The failure to stand up for gun control until the Newtown massacre is emblematic of President Obama’s lead-from-behind posture in many controversial domestic issues, including immigration. In truly addressing the shared responsibility of the United States for violence in Mexico—which has led to the killing or disappearance of nearly 100,000 Mexicans (overwhelmingly civilians) since 2006—President Obama needs to take the lead in finally ending the drug prohibition era and the related U.S.-supported drug wars.
Similarly, President Peña Nieto must, as part of his declared commitment to “crime prevention” and ending the military-led drug war, call for drug legalization in the United States, joining other Latin American leaders as well as Javier Sicilia and the Movement for Justice with Peace and Dignity.  Although not yet calling for the end to the drug-prohibition induced drug wars, Peña Nieto has rightly ended the wholesale drug-interdiction campaigns and drug-kingpin targeting initiated by Calderón and the U.S. government and instead committed his administration to a violence-reduction and law-enforcement strategy.

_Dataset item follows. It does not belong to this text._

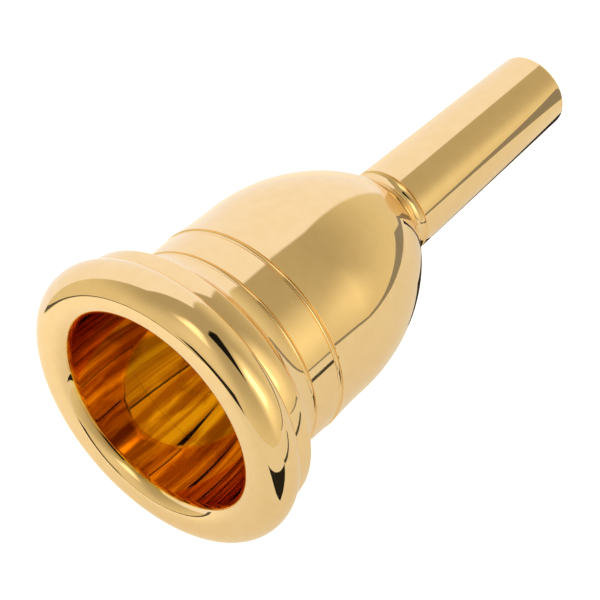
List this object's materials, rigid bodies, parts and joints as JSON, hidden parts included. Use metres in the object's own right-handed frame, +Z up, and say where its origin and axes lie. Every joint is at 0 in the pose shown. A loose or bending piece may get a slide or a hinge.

While the shape of the strategy remains unclear, dramatically reducing the pervasive and proactive military presence throughout much of Mexico has been an appropriate first step. The Mexican president has narrowed the window of U.S. involvement in intelligence, counternarcotics operations, and Mexican military affairs—a clear rebuff to the U.S. government. The Obama administration may be justifiably concerned about the ability of the new government to diminish the power and reach of criminal organizations built largely on drug-trafficking, yet President Obama should, in a gesture of solidarity and shared responsibility, acknowledge the systemic flaws in U.S. counternarcotics and anti-organized crime strategies.
Pervasive patterns of human rights violations, impunity, and police and judicial corruption/reform should be top among U.S. concerns at the presidential meeting. At the same time, however, President Obama should acknowledge that the United States’ four-decade strategy of attempting to reduce the flow of illicit drugs has not only failed, but also led to a raft of adverse consequences.